The difference between being alone and feeling lonely has started to define my sense of self here in Maui. So much of my past has been so reliant on something, anything. As humans, the comfort of another is all we strive for. Finding that someone, or that something to complete our search.
Coming to Maui alone has had it’s ups and downs. Moments of fear and moments of feeling naive in decisions I make. Never turning to another to validate my choices but turning within. Trusting the fear I have and running with the intuition in my heart. Just the other day, a friend and I went swimming in a secluded water spring in the North shore of Maui, I told her I felt scared to jump in. She, a native of Hawaii, told me she would hate to ever feel scared. Such a simple statement, made me reflect on why I spent so much of my time and emotion on fear. Not knowing what is beneath you is scary, but excitement rushes through you. You’re alive. Not knowing what is to come next in life is all a part of living in the moment.

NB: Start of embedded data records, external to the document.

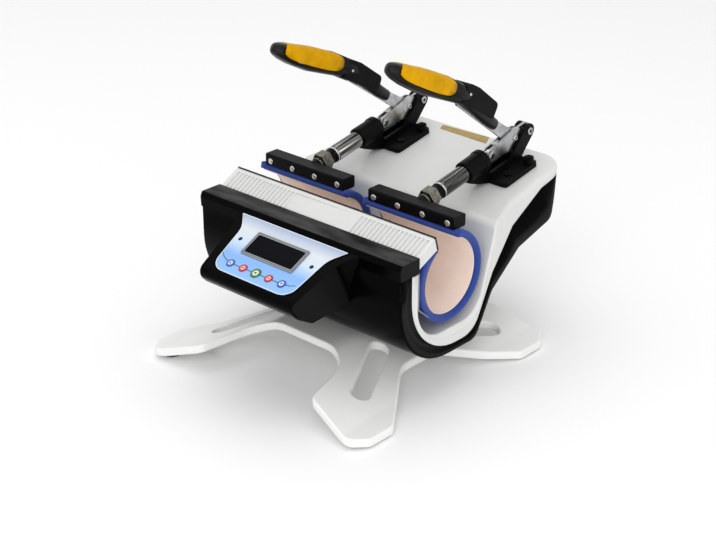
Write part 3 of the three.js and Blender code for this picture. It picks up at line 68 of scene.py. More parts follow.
# Black gloss: tones, and the spans of the normal that take the paler ones, which are painted light: a painted
# reflection on faces that look up, painted light on faces that look sideways.
GLOSS_BLACK = (0.0008, 0.0008, 0.0009)
SIDE_SHEEN_BLACK = (0.011, 0.011, 0.011)
UPWARD_SHEEN_FACES = (0.93, 0.99)
SIDEWAYS_SHEEN_FACES = (0.97, 0.999)
# Painted reflection on the faces that look up: streaky noise and its tones.
PAINTED_SHEEN_SCALE = 28
PAINTED_SHEEN_STRETCH = (1, 3, 3)
PAINTED_SHEEN_TONES = (0.010, 0.045)
PAINTED_SHEEN_BAND = (0.35, 0.65)

# Chrome: painted reflection, streaks of light and dark along the rod.
REFLECTION_STREAK_SCALE = 230
REFLECTION_STREAK_LENGTH = 40
REFLECTION_STREAK_TONES = (
    (0.36, (0.02, 0.02, 0.018)), (0.44, (0.11, 0.11, 0.10)), (0.53, (0.19, 0.19, 0.18)),
    (0.60, (0.80, 0.79, 0.75)),
)

# Button colours, and their order from left to right.
BUTTON_COLORS = {"blue": (0.022, 0.085, 0.40), "red": (0.42, 0.012, 0.018), "green": (0.022, 0.15, 0.045)}
BUTTON_ORDER = ("blue", "red", "green", "red", "blue")

# Console face: its slope, its top edge and its length down the slope.
FACE_SLOPE = math.radians(25.2)
FACE_TOP = Vector((0, -114.68, 175.8)) * MM
FACE_UP = Vector((0, math.cos(FACE_SLOPE), math.sin(FACE_SLOPE)))
FACE_OUT = Vector((0, -math.sin(FACE_SLOPE), math.cos(FACE_SLOPE)))
FACE_LENGTH = 80 * MM

# Label print: tones down the face.
LABEL_WAVE_SCALE = 14
LABEL_WAVE_SHARE = 0.10
LABEL_ROUGHNESS = 0.4
LABEL_TONES = (
    (0.05, (0.32, 0.41, 0.60)), (0.28, (0.66, 0.70, 0.73)), (0.50, (0.56, 0.68, 0.82)),
    (0.72, (0.21, 0.42, 0.84)), (1.0, (0.25, 0.48, 0.88)),
)

# Edges of the rigid nodes that stay: radii in millimetres.
WELD_DISTANCE = 0.00001
MERGE_ANGLE = math.radians(1.5)
BEVEL_ANGLE = math.radians(32)
BEVEL_SEGMENTS = 3
BEVELS = {
    "base_plate": 2.5, "lower_shell": 0.8, "tray": 0.8, "front_lip": 0.6, "front_console": 1.6,
    "lcd_bezel": 0.4, "jaw_bracket": 0.6, "clamp_base": 0.8, "toggle_link": 0.35, "lever": 0.5,
    "grip_block": 1.5, "mount_plate": 0.3, "hex_nut": 0.5,
}

# Sizes that the added pieces share, in millimetres, in the frame of the part.
MUG_AXIS = Vector((0, -28.675, 140.5))
STATION = 80.0
MAT_INNER = 43.9
MAT_THICKNESS = 8.1
LINER_INNER = 42.5
LINER_THICKNESS = 1.1
MAT_HALF = 68.0
LINER_HALF = 64.0
WRAP_START = math.radians(121)
WRAP_REAR_Y = -18.675
JAW_HALF = 61.0
JAW_BOTTOM = 188.2
LIP_FRONT = Vector((0, -84.1, 165.3))
LIP_REAR = Vector((0, -52.7, 179.2))
CLAMP_ORIGIN = Vector((0, 115.325, 189.33))
CLAMP_PITCH = math.radians(10.5)
CLAMP_ALONG = Vector((0, math.cos(CLAMP_PITCH), math.sin(CLAMP_PITCH)))
CLAMP_UP = Vector((0, -math.sin(CLAMP_PITCH), math.cos(CLAMP_PITCH)))
RIGHT = Vector((1, 0, 0))

# Heating wraps.
WRAP_STEPS = 72
EDGE_STEPS = 5
MAT_EDGE = 2.2
LINER_EDGE = 0.4
WRAP_SHOULDER = 2.5
WRAP_SHOULDERS = (-WRAP_SHOULDER, -1.0, 0.5)
WRAP_MIDDLE = 20.0
WRAP_BULGE = 3.2
COLUMN_SLACK = 0.01
JAW_CLEARANCE = 0.1
LIP_CLEARANCE = 0.4

# Buttons and their marks.
LABEL_FRONT = 1.3
BUTTON_RUN = 66.5
BUTTON_PITCH = 19.2
MIDDLE_BUTTON = 2
BUTTON_RADII = (5.0, 5.0, 6.2, 5.0, 5.0)
CAP_FRONT = 2.3
CAP_SKIRT = 2.6
CAP_WALL = 0.9
CAP_ROUND = 0.5
CAP_DISH = 0.35
CAP_DISH_SHARES = (0.66, 0.62)
DISC_SHARES = (0.60, 0.5)
DISC_RISES = (0.6, 0.2, 0.1, 0.05)
CENTRE = 0.01
MARK_HALF = 1.8
RING_MARK_RADIUS = 1.5
MARK_SINK = 0.3
MARK_PROUD = 0.05
ARROW_FOOT_SHARE = 0.7
BAR_HALF_SHARE = 0.3

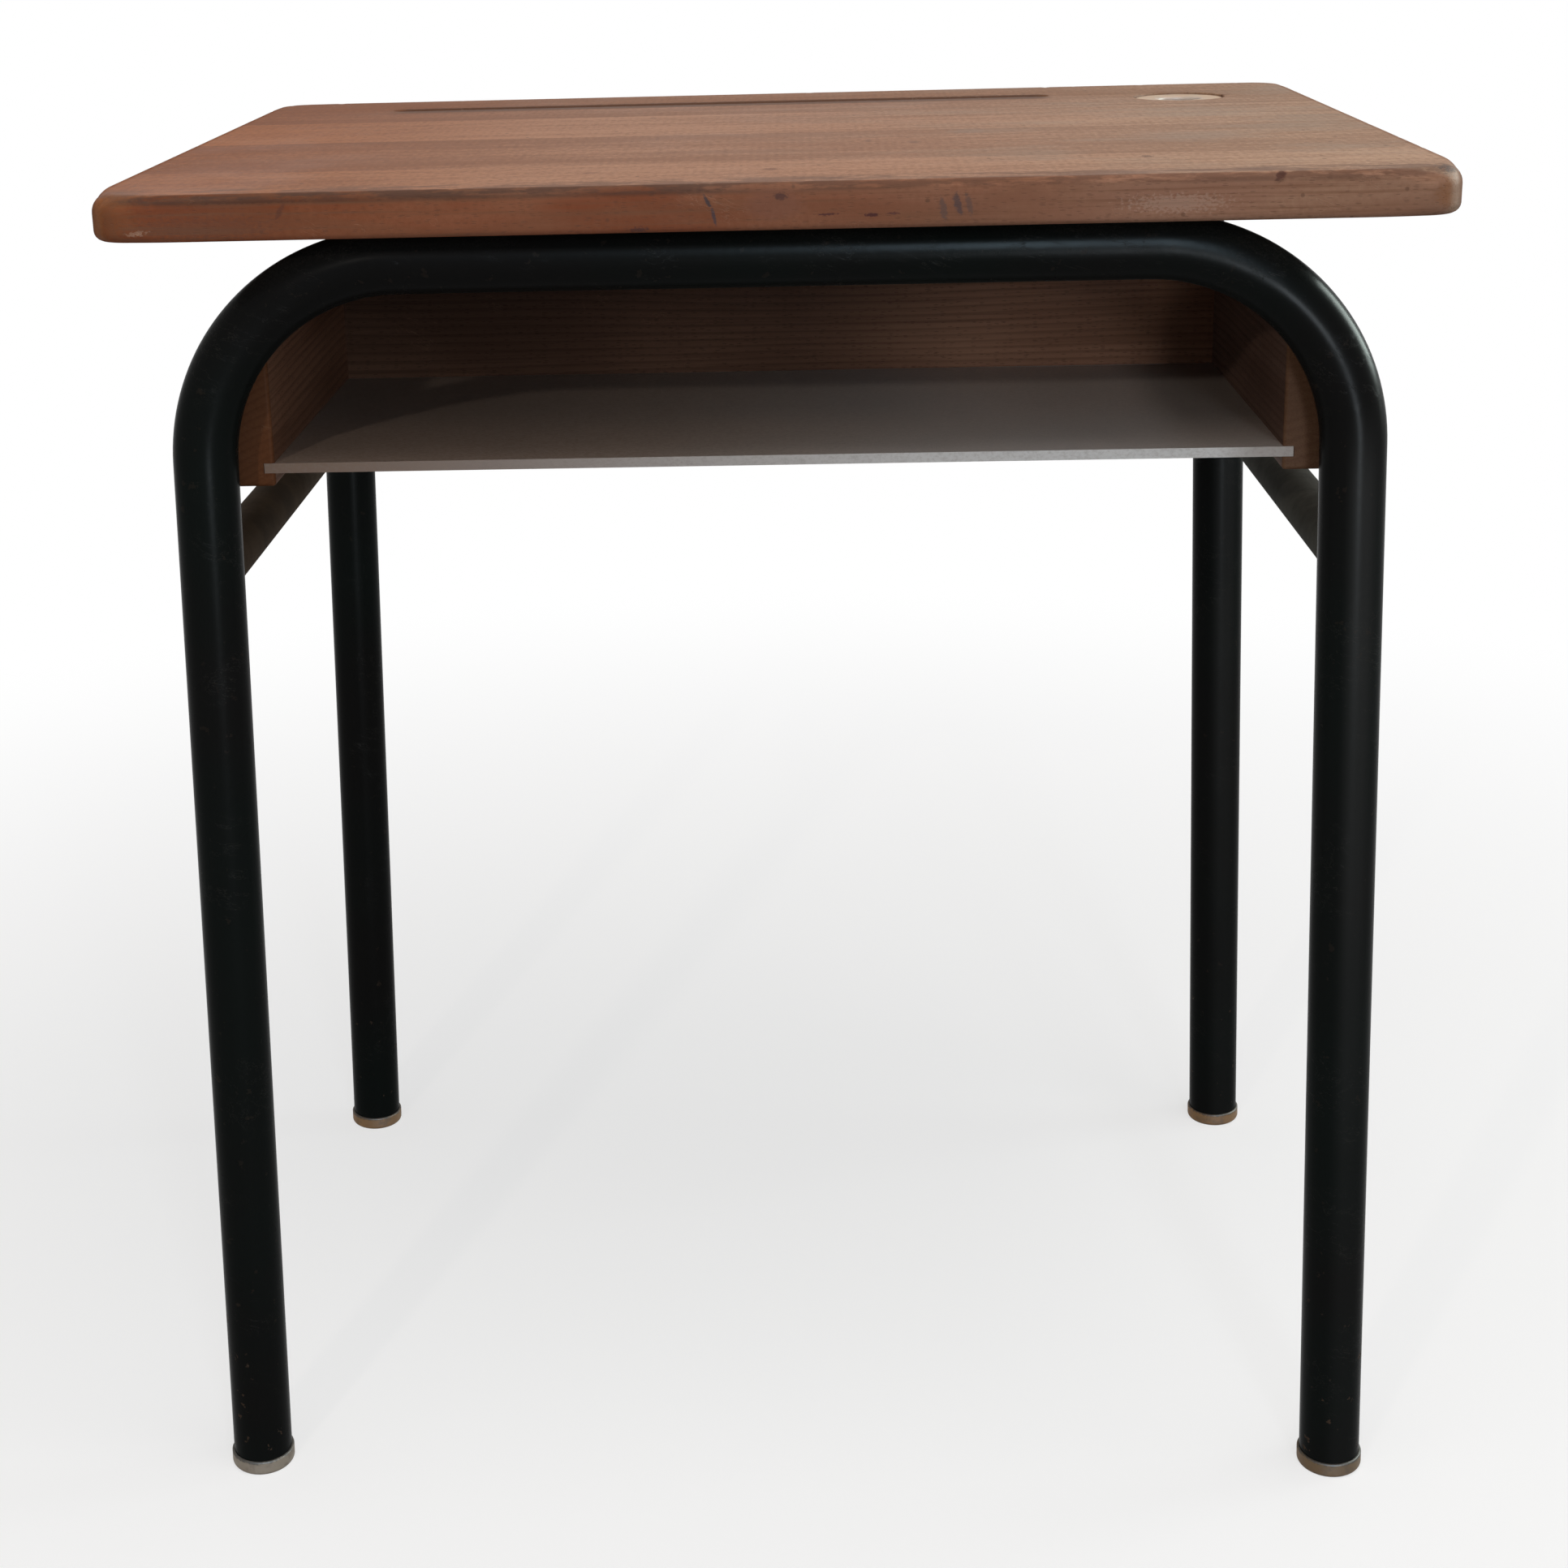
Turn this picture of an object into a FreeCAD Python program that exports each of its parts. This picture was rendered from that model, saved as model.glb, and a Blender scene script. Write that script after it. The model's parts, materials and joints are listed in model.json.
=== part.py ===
import FreeCAD
import Part
import math
import os

# School desk: beech top on two bent-tube leg frames, with a book compartment and an inkwell.
# Millimetres, +Z up, +Y away from the pupil, origin on the floor under the middle of the top.

# Desktop
desk_height = 775.0
top_length = 700.0
top_depth = 520.0
top_thickness = 24.0
top_corner_radius = 22.0
top_upper_edge_radius = 5.0
top_lower_edge_radius = 4.0

# Pencil groove, cut with a round-nosed cutter
groove_left_inset = 90.0
groove_right_inset = 165.0
groove_rear_inset = 69.0
groove_cutter_radius = 7.0
groove_depth = 6.0

# Inkwell and its stepped hole
inkwell_side_inset = 82.0
inkwell_rear_inset = 96.0
inkwell_recess = 1.2
flange_diameter = 57.0
flange_thickness = 3.0
flange_edge_radius = 1.0
flange_clearance = 1.0
cup_upper_diameter = 43.0
cup_lower_diameter = 36.0
cup_depth = 36.0
cup_foot_radius = 4.0
cup_wall = 3.5
cup_floor = 4.0
cup_clearance = 1.5
mouth_diameter = 28.0
mouth_depth = 4.5
mouth_funnel = 2.0

# Bent-tube leg frames
tube_diameter = 35.0
tube_wall = 1.5
bend_radius = 110.0
frame_side_inset = 43.0
leg_splay_degrees = 1.5
front_frame_inset = 41.0
rear_frame_inset = 51.0

# Side rails, coped to the legs and welded
rail_diameter = 28.0
rail_wall = 1.5
rail_drop = 188.0
weld_size = 2.5

# Glides plugged into the tube ends
glide_diameter = 37.5
glide_height = 9.0
glide_foot_radius = 3.0
glide_shoulder_radius = 1.0
glide_wear = 0.6
glide_stem_diameter = 27.0
glide_stem_length = 24.0
glide_bore_diameter = 20.0
glide_bore_depth = 26.0
glide_rib_count = 3
glide_rib_height = 2.0
glide_rib_pitch = 6.5

# Book compartment
side_panel_inset = 54.0
interior_depth = 235.0
interior_height = 130.0
side_panel_thickness = 22.0
side_panel_skirt = 7.5
side_panel_drop = 49.0
back_panel_thickness = 18.0
shelf_thickness = 5.5
dado_depth = 6.0
dado_clearance = 0.1
dado_end_gap = 0.4
panel_edge_radius = 2.0
panel_to_frame_gap = 1.0

# Fixing lugs welded to the frames
lug_spacing = 280.0
lug_width = 32.0
lug_thickness = 3.0
lug_root = 9.0
lug_reach = 35.0
lug_corner_radius = 8.0
lug_hole_clearance = 0.25
panel_lug_screw_inset = 20.0

# Lug screws
lug_screw_offset = 25.0
lug_screw_diameter = 5.0
lug_screw_length = 19.0
lug_screw_head_diameter = 10.0
lug_screw_head_height = 3.2

# Side screws, countersunk into the side panels
side_screw_count = 2
side_screw_end_inset = 18.0
side_screw_diameter = 4.5
side_screw_length = 50.0
side_screw_head_diameter = 9.0
side_screw_head_height = 2.8
side_screw_sink = 0.4

# Shared screw details
slot_width = 1.2
slot_depth = 1.3
screw_tip_length = 5.0
thread_clearance = 0.05

# Dowels between the back panel and the board
dowel_count = 4
dowel_end_inset = 62.0
dowel_diameter = 8.0
dowel_in_board = 13.0
dowel_in_panel = 17.0
dowel_chamfer = 1.0

# Pins that nail the shelf to the back panel
pin_count = 5
pin_end_inset = 40.0
pin_diameter = 1.8
pin_length = 24.0
pin_head_diameter = 4.5
pin_head_thickness = 1.0

# Gaps and overruns
hole_spare = 1.0
weld_gap = 0.05
edge_tolerance = 0.05
overrun = 5.0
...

Most of my days here in Maui are spent alone. Just with the calmness of the waves and the beauty of the sunsets. I have met some amazing souls along this journey, but have felt a necessity to maintain my distance emotionally. That may sound harsh, but I’m about to embark on a 27 month journey, and it’s just the way it is.
As I walk down the beaches of Napili and Lahaina, I turn to see only one set of foot prints gently washed away by the warm Pacific ocean. Two years ago this would have made my heart feel heavy. Missing my dad, a boyfriend, or a friend, but today, it makes me feel strong. I found a note in my phone that was titled “Note to self.” What was written is as follows.
“Aimee. You need to be a warrior. Exude confidence. You are strong. You are beautiful. You have depth. But don’t let these qualities blind your own self.”
I have to be honest with myself. With the struggles I have been through. With the mistakes I have made. The triumph I have shown. But I can never let those things make me weak, and I don’t want to feel sympathetic for myself. My struggle is not my identity.
The fear of jumping in alone has created an energy as strong as the ocean itself. There might be doubt in actions made, but the higher percentage of my mind says “just jump” and I do.
Thus far, during my journey, much of what I do has been done while living in a land of uncertainty. Awaiting information from the Peace Corps. Uncertain about my finances. Uncertain about much of the future. Uncertainty and fear are the best of friends. My goal is to let the uncertainty evoke a high. An IV straight to my veins. Every breath I take will be heavy with excitement of the unknown.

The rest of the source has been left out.